Non analizzerò le cosiddette merendine ma mi limiterò a constatare che è difficile considerarle junk food, vista l’evoluzione culturale degli ultimi anni, che ha impattato anche su questi alimenti. Quanto al balzello aggiuntivo sui voli aerei, pensate che non sarebbe utilizzato per ridurre i costi della mobilità ferroviaria, soprattutto locale, ma per chiudere buchi di bilancio, diretti ed indiretti.

Nel frattempo, abbiamo uno stato fallito che cerca di tenere viva una compagnia di bandiera che definire decotta è un eufemismo, e vuol farla comprare dalla compagnia ferroviaria statale, che a sua volta ha già iniziato a far cassa sul segmento premium di domanda, quella dell’Alta velocità, per prepararsi ad attutire il colpo del fallimento dell’acquisizione.

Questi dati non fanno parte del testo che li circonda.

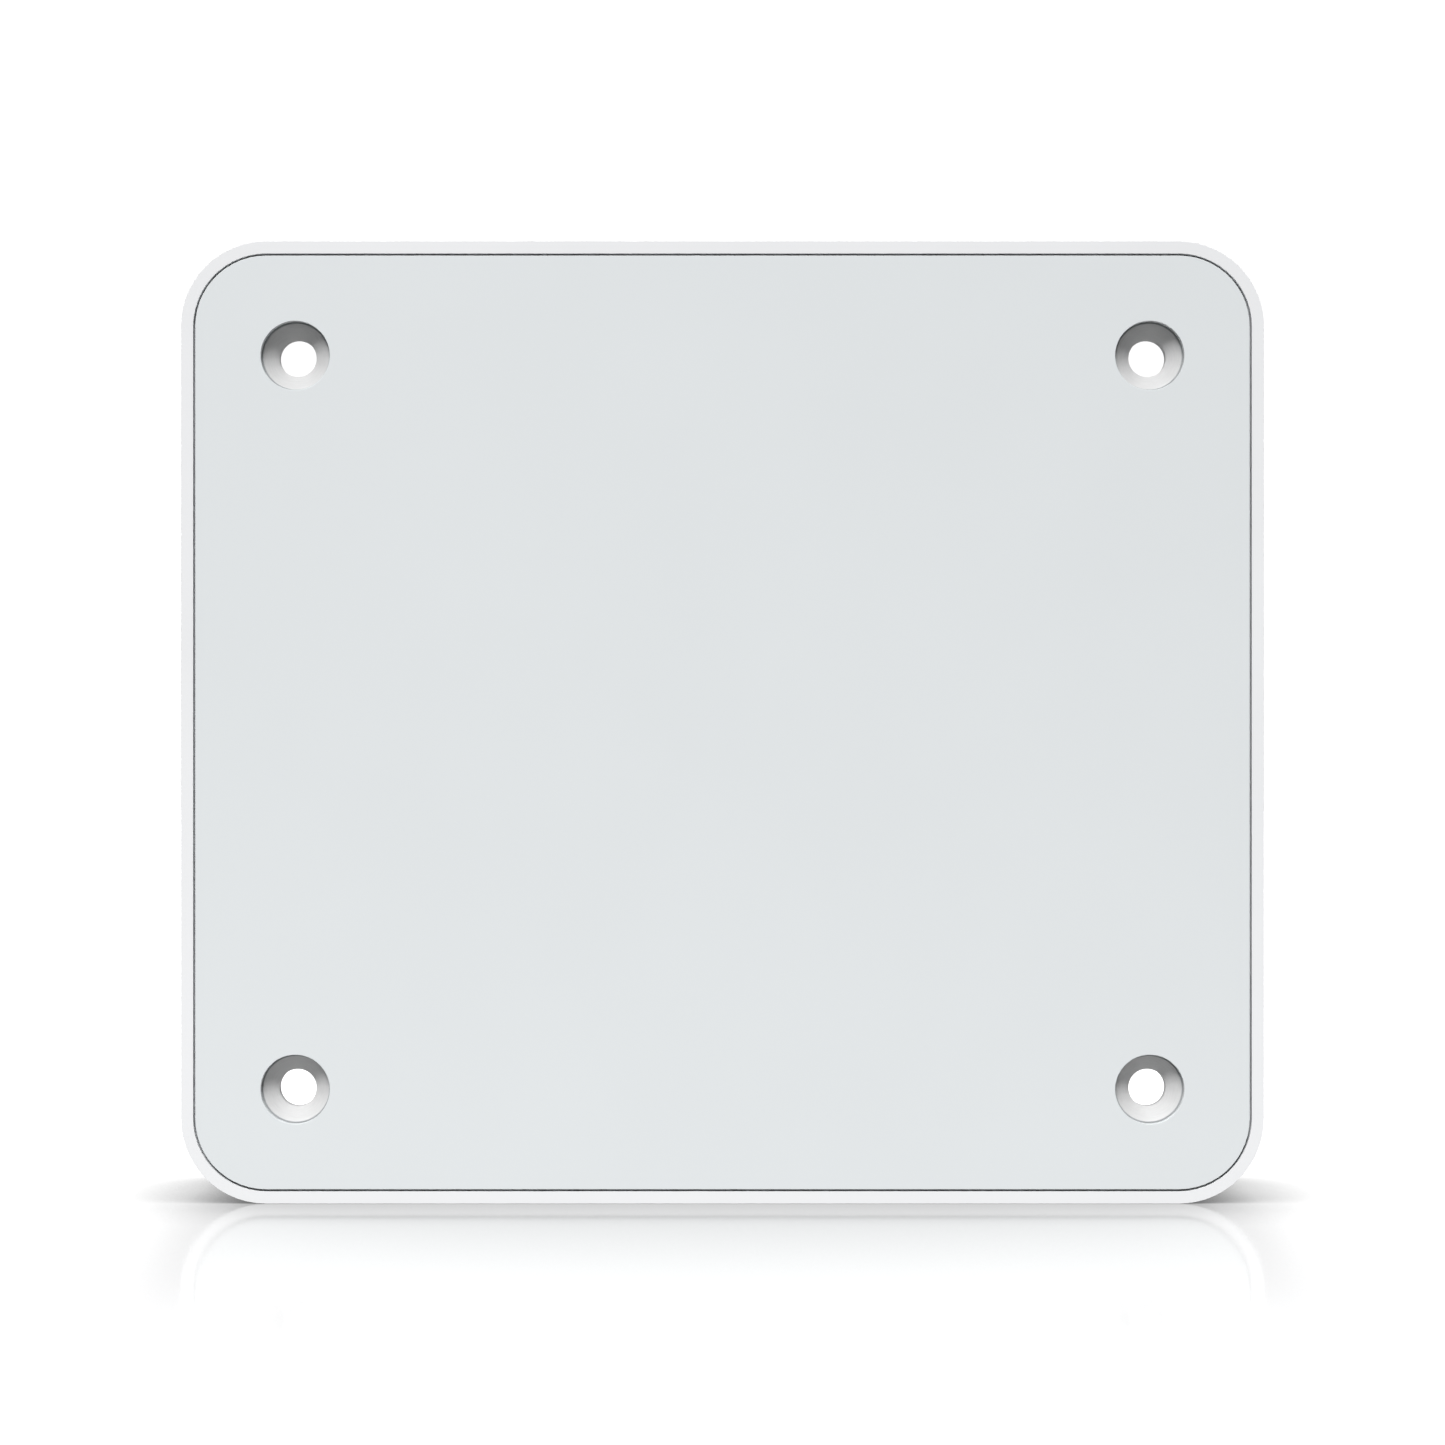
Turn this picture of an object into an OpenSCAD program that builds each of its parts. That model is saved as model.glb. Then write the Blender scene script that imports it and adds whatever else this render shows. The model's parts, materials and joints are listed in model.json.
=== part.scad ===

Ed ora, chiudete il cerchio: se tutto va bene, in Italia avremo gli utenti ferroviari, quelli del mezzo “verde”, che pagheranno il balzello per tenere in piedi il mezzo inquinante, che immagino sarà sempre più tassato, se questo è il trend globale. Almeno sino all’arrivo, che so, di motori a idrogeno. Però bisogna ammettere che noi italiani siamo dei veri precursori, visto che abbiamo già iniziato ad aumentare le tasse d’imbarco aereo per pagare la cassa integrazione ai dipendenti Alitalia, a oltranza e senza il tetto retributivo che hanno i comuni mortali. Più verdi di così!